NASHVILLE, Tenn. (WVLT) -- Tennessee lawmakers are considering offering veterans from other states a break on college expenses if they come to the Volunteer State. A new proposal from Senate Education Chair Delores Gresham would offer all honorably discharged vets instate tuition rates if they register within two years of leaving the service.
“Passage of this legislation makes a clear statement that Tennessee is committed to the success of veterans in their transition to civilian life,” said Senator Gresham.
“We welcome them to come to Tennessee to complete their education after separating from military service and believe they will fill a need in our workforce as a result of the skills they learned in the armed forces.”
The Somerville Republican noted many of these veterans are eligible for financial assistance and housing thanks to the post-9/11 GI Bill. The bill will help pay for graduate and undergraduate degrees, vocational training, and other approved training programs, she said.

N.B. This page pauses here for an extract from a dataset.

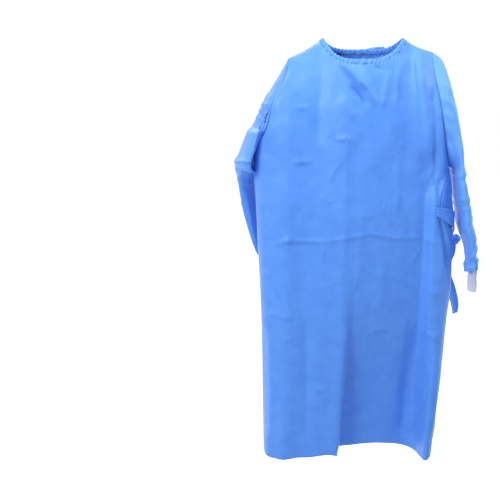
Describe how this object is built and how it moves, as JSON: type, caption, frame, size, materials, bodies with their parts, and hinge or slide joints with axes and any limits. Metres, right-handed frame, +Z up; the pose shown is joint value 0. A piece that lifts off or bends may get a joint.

According to the bill, veterans must establish residency in Tennessee within a year of classes beginning by getting a Tennessee driver's license, register a motor vehicle, provide proof of employment, or somehow else prove residency.
“Many of our state’s employers express frustration at the difficulty they encounter finding employees with technical skills and aptitude necessary for the modern industrial workplace,” Gresham added. “Veterans separating from the service often have the skill set these employers seek.
"This legislation serves as an incentive for student veterans to come to Tennessee, fill these jobs while receiving their education, and for them to call Tennessee home afterwards.”